____ COLLECTED DATA
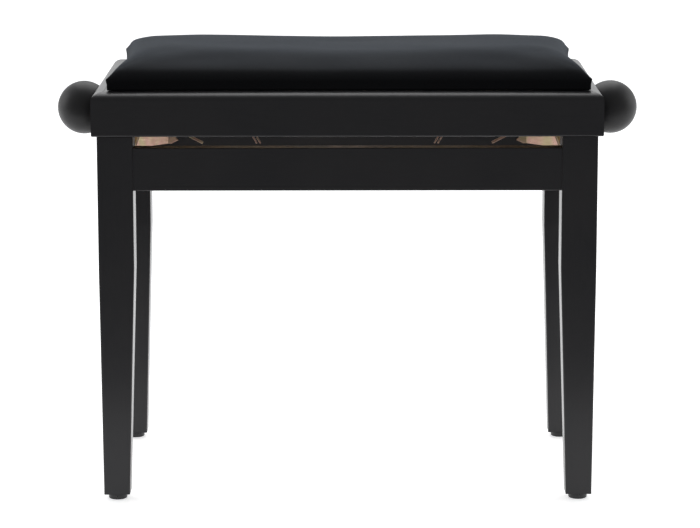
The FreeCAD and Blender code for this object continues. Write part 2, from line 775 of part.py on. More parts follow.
# ---- build ---------------------------------------------------------------------------------
def build_base():
    for name, sx, sy in CORNERS:
        save(f"leg_{name}", to_corner(leg(), sx, sy))
        save(f"corner_brace_{name}", to_corner(corner_brace(), sx, sy))
        save(f"base_bracket_{name}", to_corner(base_bracket(), sx, sy))
    long_out = leg_out_y - apron_recess
    side_out = leg_out_x - apron_recess
    long_apron = apron(leg_in_x, apron_in_y, long_out, True)
    side_apron = apron(leg_in_y, apron_in_x, side_out, False)
    for name, sy in FRONT_REAR:
        save(f"apron_{name}", to_corner(long_apron, 1, sy))
    for name, sx in LEFT_RIGHT:
        save(f"apron_{name}", to_corner(side_apron, sx, 1))
        save(f"base_pivot_rod_{name}", to_corner(base_pivot_rod(), sx, 1))
    save("glides", in_corners(glide()))
    save("leg_bolts", in_corners(leg_bolt()))
    save("leg_bolt_washers", in_corners(leg_washer()))
    save("leg_bolt_nuts", in_corners(leg_nut()))
    save("brace_screws", [s for seat in brace_screw_seats() for s in in_corners(wood_screw(*seat))])
    screws = [s for seat in base_bracket_screw_seats() for s in in_corners(wood_screw(*seat))]
    save("base_bracket_screws", screws)


def build_seat():
    for side in ("front", "rear", "left", "right"):
        save(f"seat_rail_{side}", placed_rail(side))
    save("seat_corner_blocks", in_corners(corner_block()))
    save("cushion_board", cushion_board())
    save("cushion_foam", cushion_foam())
    save("cushion_cover", cushion_cover())
    screw = wood_screw(board_screw_seat(), V(0, 0, 1), board_screw_length)
    save("cushion_screws", in_corners(screw))
    for name, sx, sy in CORNERS:
        save(f"seat_bracket_{name}", to_corner(seat_bracket(), sx, sy))
    for name, sx in LEFT_RIGHT:
        save(f"bearing_bush_{name}", to_corner(bearing_bush(), sx, 1))
    save("seat_pivot_pins", in_corners(seat_pivot_pin()))
    screws = [s for seat in seat_bracket_screw_seats() for s in in_corners(wood_screw(*seat))]
    save("seat_bracket_screws", screws)


def build_drive():
    save("spindle", spindle())
    for name, sx in LEFT_RIGHT:
        save(f"knob_{name}", to_corner(knob(), sx, 1))
        save(f"nut_bar_{name}", to_corner(nut_bar(), sx, 1))
        clips = [to_corner(nut_clip(), sx, sy) for _, sy in FRONT_REAR]
        save(f"nut_clips_{name}", clips)
    save("thrust_collars", [to_corner(thrust_collar(), sx, 1) for _, sx in LEFT_RIGHT])
    screw = rod(*collar_screw_line(), collar_screw_radius)
    save("collar_screws", [to_corner(screw, sx, 1) for _, sx in LEFT_RIGHT])


def build_scissors():
    # Arms and links are made on the left, at the rear, so the right side is their mirror.
    for side, flip in (("left", 1), ("right", -1)):
        for end, sy in FRONT_REAR:
            save(f"arm_{end}_{side}", to_corner(arm(), flip, sy))
            save(f"link_{end}_{side}", to_corner(link(), flip, sy))
        save(f"arm_rivets_{side}", [to_corner(arm_rivet(), flip, sy) for _, sy in FRONT_REAR])


os.makedirs("parts", exist_ok=True)
build_base()
build_seat()
build_drive()
build_scissors()
print(f"arm {arm_length:.2f}, angles {math.degrees(angle_rest):.4f} to {math.degrees(angle_top):.4f}")
print(f"nut travel {nut_travel:.4f}, slot {slot_travel:.3f} long, {slot_stray:.3f} across")
print(f"link hole slack {fold_error:.3f}, base pivot z {base_pivot_z:.1f}, spindle z {spindle_z:.1f}")
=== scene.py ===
import math

import bmesh
import bpy
import numpy as np
from mathutils import Matrix, Vector
from mathutils.noise import noise


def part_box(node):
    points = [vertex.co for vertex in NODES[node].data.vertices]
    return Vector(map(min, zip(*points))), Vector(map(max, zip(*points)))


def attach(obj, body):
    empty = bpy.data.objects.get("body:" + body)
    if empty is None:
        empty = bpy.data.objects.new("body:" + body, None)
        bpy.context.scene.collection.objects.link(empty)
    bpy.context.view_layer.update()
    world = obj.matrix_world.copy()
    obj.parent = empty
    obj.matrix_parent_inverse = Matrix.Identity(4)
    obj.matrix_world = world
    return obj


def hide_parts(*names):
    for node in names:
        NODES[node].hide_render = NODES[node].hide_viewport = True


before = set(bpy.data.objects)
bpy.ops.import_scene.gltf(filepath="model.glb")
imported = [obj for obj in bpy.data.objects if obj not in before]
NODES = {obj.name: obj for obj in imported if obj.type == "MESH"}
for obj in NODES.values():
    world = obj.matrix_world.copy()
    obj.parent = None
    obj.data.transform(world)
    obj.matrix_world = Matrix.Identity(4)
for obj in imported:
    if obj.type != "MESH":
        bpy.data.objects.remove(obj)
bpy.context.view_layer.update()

# Piano bench. Metres; +X right, +Y back, +Z up, the origin on the floor under the middle.

MM = 0.001
LEFT_RIGHT = (("left", -1), ("right", 1))

# ---- camera and light ------------------------------------------------------------------------
CAMERA_PLACE = (-0.0015, -3.336, 0.860)
CAMERA_PITCH = 0.1845       # below the horizon, radians
CAMERA_TURN = -0.0013       # to the left, radians
CAMERA_ROLL = -0.0010
CAMERA_LENS = 152.2         # mm, on a 36 mm sensor
FRONT_LIGHT = 0.31          # strength of the surroundings in front, where those behind have 1

# ---- cushion ---------------------------------------------------------------------------------
CUSHION_STEP = 5.2 * MM     # spacing of its mesh before subdivision
CUSHION_START = 1.0 * MM    # how much smaller than its final size it starts
BAND_HEIGHT = 12.5 * MM
CROWN_HEIGHT = 23.4 * MM    # band to the crest
END_SHOULDER = 35 * MM      # width of the rounded shoulder at the short ends
SIDE_SHOULDER = 105 * MM    # and along the long sides
SHOULDER_POWER = 2.2        # 2 makes a shoulder's section a quarter of an ellipse
MITRE_POWER = 3.0           # how sharply two shoulders meet at a corner
END_PULL = 12.4 * MM        # how far the short ends pull in between the corners
SIDE_PULL = 5.0 * MM        # and the long sides
PULL_POWER = 0.8            # lower keeps the pull nearly even up to the corners
END_LEAN = 0.35             # how much more the short ends pull in towards the front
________
BRIEF: Copy every line verbatim.

EXERCISE ANSWER:
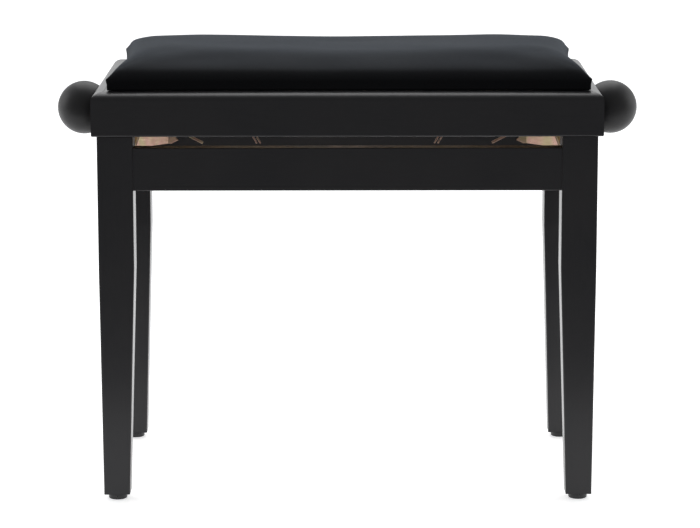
The FreeCAD and Blender code for this object continues. Write part 2, from line 775 of part.py on. More parts follow.
# ---- build ---------------------------------------------------------------------------------
def build_base():
    for name, sx, sy in CORNERS:
        save(f"leg_{name}", to_corner(leg(), sx, sy))
        save(f"corner_brace_{name}", to_corner(corner_brace(), sx, sy))
        save(f"base_bracket_{name}", to_corner(base_bracket(), sx, sy))
    long_out = leg_out_y - apron_recess
    side_out = leg_out_x - apron_recess
    long_apron = apron(leg_in_x, apron_in_y, long_out, True)
    side_apron = apron(leg_in_y, apron_in_x, side_out, False)
    for name, sy in FRONT_REAR:
        save(f"apron_{name}", to_corner(long_apron, 1, sy))
    for name, sx in LEFT_RIGHT:
        save(f"apron_{name}", to_corner(side_apron, sx, 1))
        save(f"base_pivot_rod_{name}", to_corner(base_pivot_rod(), sx, 1))
    save("glides", in_corners(glide()))
    save("leg_bolts", in_corners(leg_bolt()))
    save("leg_bolt_washers", in_corners(leg_washer()))
    save("leg_bolt_nuts", in_corners(leg_nut()))
    save("brace_screws", [s for seat in brace_screw_seats() for s in in_corners(wood_screw(*seat))])
    screws = [s for seat in base_bracket_screw_seats() for s in in_corners(wood_screw(*seat))]
    save("base_bracket_screws", screws)


def build_seat():
    for side in ("front", "rear", "left", "right"):
        save(f"seat_rail_{side}", placed_rail(side))
    save("seat_corner_blocks", in_corners(corner_block()))
    save("cushion_board", cushion_board())
    save("cushion_foam", cushion_foam())
    save("cushion_cover", cushion_cover())
    screw = wood_screw(board_screw_seat(), V(0, 0, 1), board_screw_length)
    save("cushion_screws", in_corners(screw))
    for name, sx, sy in CORNERS:
        save(f"seat_bracket_{name}", to_corner(seat_bracket(), sx, sy))
    for name, sx in LEFT_RIGHT:
        save(f"bearing_bush_{name}", to_corner(bearing_bush(), sx, 1))
    save("seat_pivot_pins", in_corners(seat_pivot_pin()))
    screws = [s for seat in seat_bracket_screw_seats() for s in in_corners(wood_screw(*seat))]
    save("seat_bracket_screws", screws)


def build_drive():
    save("spindle", spindle())
    for name, sx in LEFT_RIGHT:
        save(f"knob_{name}", to_corner(knob(), sx, 1))
        save(f"nut_bar_{name}", to_corner(nut_bar(), sx, 1))
        clips = [to_corner(nut_clip(), sx, sy) for _, sy in FRONT_REAR]
        save(f"nut_clips_{name}", clips)
    save("thrust_collars", [to_corner(thrust_collar(), sx, 1) for _, sx in LEFT_RIGHT])
    screw = rod(*collar_screw_line(), collar_screw_radius)
    save("collar_screws", [to_corner(screw, sx, 1) for _, sx in LEFT_RIGHT])


def build_scissors():
    # Arms and links are made on the left, at the rear, so the right side is their mirror.
    for side, flip in (("left", 1), ("right", -1)):
        for end, sy in FRONT_REAR:
            save(f"arm_{end}_{side}", to_corner(arm(), flip, sy))
            save(f"link_{end}_{side}", to_corner(link(), flip, sy))
        save(f"arm_rivets_{side}", [to_corner(arm_rivet(), flip, sy) for _, sy in FRONT_REAR])


os.makedirs("parts", exist_ok=True)
build_base()
build_seat()
build_drive()
build_scissors()
print(f"arm {arm_length:.2f}, angles {math.degrees(angle_rest):.4f} to {math.degrees(angle_top):.4f}")
print(f"nut travel {nut_travel:.4f}, slot {slot_travel:.3f} long, {slot_stray:.3f} across")
print(f"link hole slack {fold_error:.3f}, base pivot z {base_pivot_z:.1f}, spindle z {spindle_z:.1f}")
=== scene.py ===
import math

import bmesh
import bpy
import numpy as np
from mathutils import Matrix, Vector
from mathutils.noise import noise


def part_box(node):
    points = [vertex.co for vertex in NODES[node].data.vertices]
    return Vector(map(min, zip(*points))), Vector(map(max, zip(*points)))


def attach(obj, body):
    empty = bpy.data.objects.get("body:" + body)
    if empty is None:
        empty = bpy.data.objects.new("body:" + body, None)
        bpy.context.scene.collection.objects.link(empty)
    bpy.context.view_layer.update()
    world = obj.matrix_world.copy()
    obj.parent = empty
    obj.matrix_parent_inverse = Matrix.Identity(4)
    obj.matrix_world = world
    return obj


def hide_parts(*names):
    for node in names:
        NODES[node].hide_render = NODES[node].hide_viewport = True


before = set(bpy.data.objects)
bpy.ops.import_scene.gltf(filepath="model.glb")
imported = [obj for obj in bpy.data.objects if obj not in before]
NODES = {obj.name: obj for obj in imported if obj.type == "MESH"}
for obj in NODES.values():
    world = obj.matrix_world.copy()
    obj.parent = None
    obj.data.transform(world)
    obj.matrix_world = Matrix.Identity(4)
for obj in imported:
    if obj.type != "MESH":
        bpy.data.objects.remove(obj)
bpy.context.view_layer.update()

# Piano bench. Metres; +X right, +Y back, +Z up, the origin on the floor under the middle.

MM = 0.001
LEFT_RIGHT = (("left", -1), ("right", 1))

# ---- camera and light ------------------------------------------------------------------------
CAMERA_PLACE = (-0.0015, -3.336, 0.860)
CAMERA_PITCH = 0.1845       # below the horizon, radians
CAMERA_TURN = -0.0013       # to the left, radians
CAMERA_ROLL = -0.0010
CAMERA_LENS = 152.2         # mm, on a 36 mm sensor
FRONT_LIGHT = 0.31          # strength of the surroundings in front, where those behind have 1

# ---- cushion ---------------------------------------------------------------------------------
CUSHION_STEP = 5.2 * MM     # spacing of its mesh before subdivision
CUSHION_START = 1.0 * MM    # how much smaller than its final size it starts
BAND_HEIGHT = 12.5 * MM
CROWN_HEIGHT = 23.4 * MM    # band to the crest
END_SHOULDER = 35 * MM      # width of the rounded shoulder at the short ends
SIDE_SHOULDER = 105 * MM    # and along the long sides
SHOULDER_POWER = 2.2        # 2 makes a shoulder's section a quarter of an ellipse
MITRE_POWER = 3.0           # how sharply two shoulders meet at a corner
END_PULL = 12.4 * MM        # how far the short ends pull in between the corners
SIDE_PULL = 5.0 * MM        # and the long sides
PULL_POWER = 0.8            # lower keeps the pull nearly even up to the corners
END_LEAN = 0.35             # how much more the short ends pull in towards the front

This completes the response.